Wherever the string "this" appears in the listing, copy that line.

>>>>>

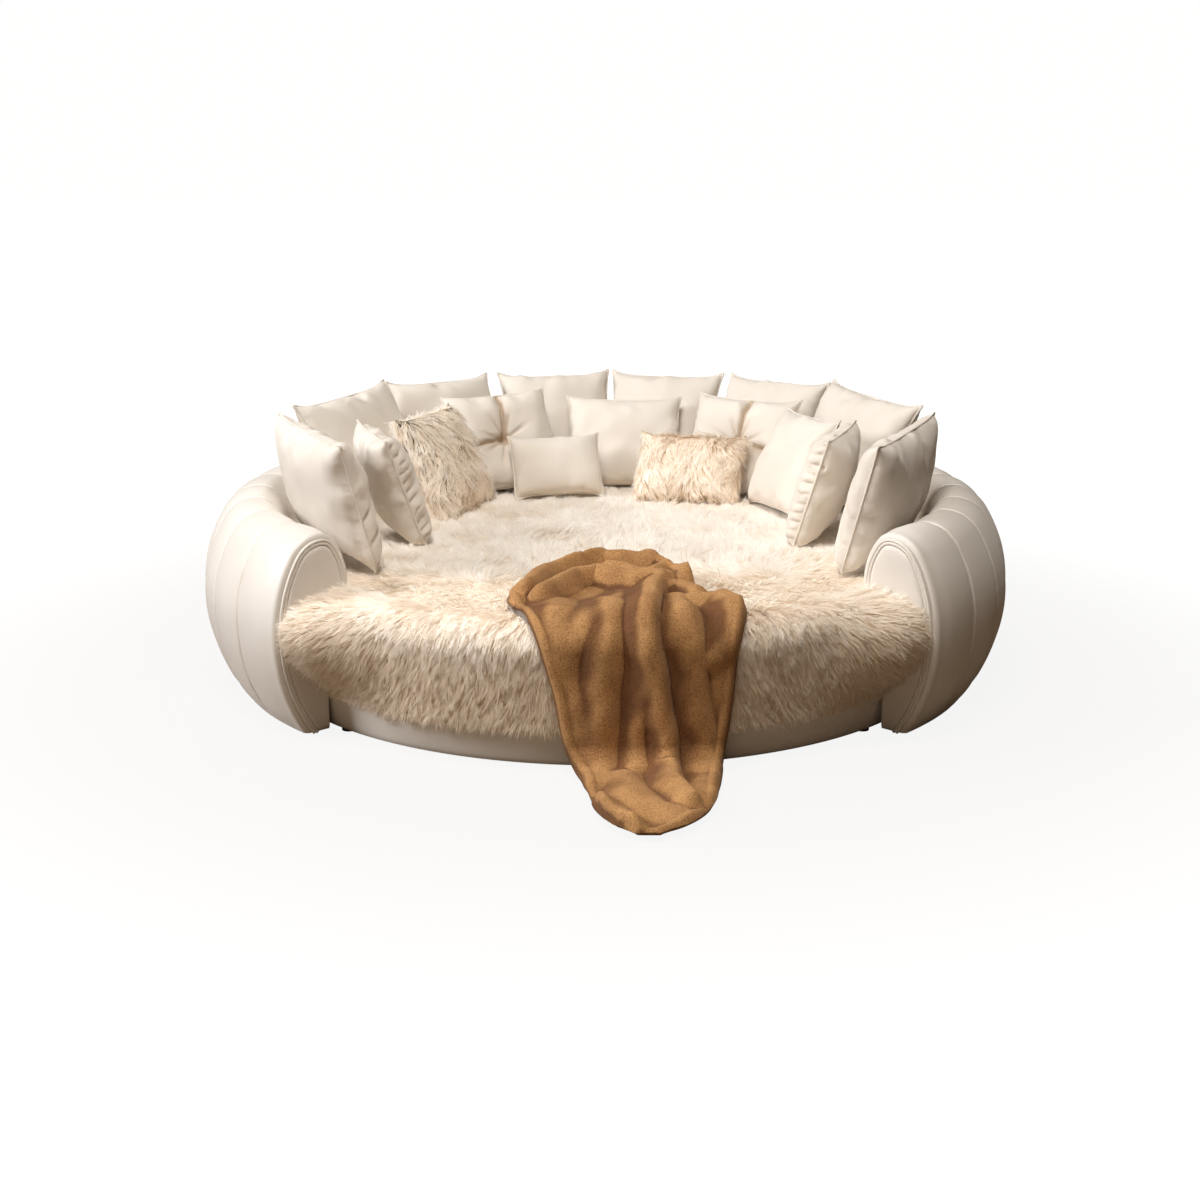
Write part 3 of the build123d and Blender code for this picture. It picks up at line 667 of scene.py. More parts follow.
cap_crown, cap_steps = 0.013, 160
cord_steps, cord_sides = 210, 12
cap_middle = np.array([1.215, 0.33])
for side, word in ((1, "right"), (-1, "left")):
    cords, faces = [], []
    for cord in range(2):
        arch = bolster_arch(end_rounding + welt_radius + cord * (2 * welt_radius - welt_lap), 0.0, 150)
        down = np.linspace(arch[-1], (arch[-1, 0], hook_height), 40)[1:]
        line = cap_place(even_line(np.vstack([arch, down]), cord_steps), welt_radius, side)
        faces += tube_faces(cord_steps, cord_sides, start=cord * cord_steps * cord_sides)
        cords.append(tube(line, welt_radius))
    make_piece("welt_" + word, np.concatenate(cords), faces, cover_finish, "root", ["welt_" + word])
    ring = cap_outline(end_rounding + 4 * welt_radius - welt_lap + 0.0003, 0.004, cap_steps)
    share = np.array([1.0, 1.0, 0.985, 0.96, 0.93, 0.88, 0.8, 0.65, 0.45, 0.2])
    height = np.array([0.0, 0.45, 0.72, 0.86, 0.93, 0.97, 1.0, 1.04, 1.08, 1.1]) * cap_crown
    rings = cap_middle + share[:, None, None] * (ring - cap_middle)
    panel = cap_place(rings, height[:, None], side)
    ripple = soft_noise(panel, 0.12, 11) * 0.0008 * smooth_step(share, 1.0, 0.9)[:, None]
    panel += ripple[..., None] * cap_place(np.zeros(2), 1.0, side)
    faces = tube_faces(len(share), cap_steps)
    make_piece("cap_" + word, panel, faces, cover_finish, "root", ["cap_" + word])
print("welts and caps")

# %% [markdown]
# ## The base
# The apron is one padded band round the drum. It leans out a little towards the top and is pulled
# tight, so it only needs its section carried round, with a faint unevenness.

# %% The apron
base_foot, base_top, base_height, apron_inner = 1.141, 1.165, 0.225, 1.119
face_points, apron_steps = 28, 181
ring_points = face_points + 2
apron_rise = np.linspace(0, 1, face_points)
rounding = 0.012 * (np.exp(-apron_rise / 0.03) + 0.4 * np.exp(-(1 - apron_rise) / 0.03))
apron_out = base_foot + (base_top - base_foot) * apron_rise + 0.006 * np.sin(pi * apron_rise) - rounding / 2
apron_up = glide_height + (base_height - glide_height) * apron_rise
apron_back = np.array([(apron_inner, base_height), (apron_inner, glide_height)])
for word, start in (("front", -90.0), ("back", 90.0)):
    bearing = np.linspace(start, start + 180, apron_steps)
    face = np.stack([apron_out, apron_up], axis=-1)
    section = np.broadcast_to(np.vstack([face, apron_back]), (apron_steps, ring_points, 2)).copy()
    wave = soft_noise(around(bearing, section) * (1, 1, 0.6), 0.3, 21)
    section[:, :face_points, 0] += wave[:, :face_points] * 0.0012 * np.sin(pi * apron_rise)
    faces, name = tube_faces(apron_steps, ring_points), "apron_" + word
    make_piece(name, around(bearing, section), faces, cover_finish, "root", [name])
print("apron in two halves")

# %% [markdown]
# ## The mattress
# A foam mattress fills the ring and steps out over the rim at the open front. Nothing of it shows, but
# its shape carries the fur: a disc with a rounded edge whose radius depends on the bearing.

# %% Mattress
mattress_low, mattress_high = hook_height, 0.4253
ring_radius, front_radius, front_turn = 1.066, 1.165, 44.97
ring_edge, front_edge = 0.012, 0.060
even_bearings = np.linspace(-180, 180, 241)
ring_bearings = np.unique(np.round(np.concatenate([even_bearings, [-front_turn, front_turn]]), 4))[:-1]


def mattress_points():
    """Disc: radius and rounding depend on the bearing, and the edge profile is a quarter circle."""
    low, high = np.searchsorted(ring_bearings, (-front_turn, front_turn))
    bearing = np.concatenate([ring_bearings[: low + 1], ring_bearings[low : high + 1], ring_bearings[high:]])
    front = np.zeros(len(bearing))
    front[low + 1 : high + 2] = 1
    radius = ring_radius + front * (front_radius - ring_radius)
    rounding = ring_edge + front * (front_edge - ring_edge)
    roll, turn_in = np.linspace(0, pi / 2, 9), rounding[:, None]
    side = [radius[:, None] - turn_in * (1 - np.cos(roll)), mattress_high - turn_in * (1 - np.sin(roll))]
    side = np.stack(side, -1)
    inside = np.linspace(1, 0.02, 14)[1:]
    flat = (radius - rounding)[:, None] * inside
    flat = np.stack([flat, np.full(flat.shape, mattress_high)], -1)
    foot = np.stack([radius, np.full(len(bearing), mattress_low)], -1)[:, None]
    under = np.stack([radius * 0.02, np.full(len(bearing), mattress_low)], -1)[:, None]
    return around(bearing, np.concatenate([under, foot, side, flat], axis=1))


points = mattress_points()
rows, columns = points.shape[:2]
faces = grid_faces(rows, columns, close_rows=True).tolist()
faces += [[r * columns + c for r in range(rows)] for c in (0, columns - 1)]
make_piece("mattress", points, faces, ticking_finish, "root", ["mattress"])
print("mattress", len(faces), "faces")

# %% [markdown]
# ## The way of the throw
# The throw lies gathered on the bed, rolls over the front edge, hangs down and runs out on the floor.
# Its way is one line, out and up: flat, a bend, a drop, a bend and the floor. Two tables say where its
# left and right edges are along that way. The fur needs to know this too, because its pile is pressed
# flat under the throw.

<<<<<

### SOLUTION TO THE EXERCISE
Write part 3 of the build123d and Blender code for this picture. It picks up at line 667 of scene.py. More parts follow.
# left and right edges are along that way. The fur needs to know this too, because its pile is pressed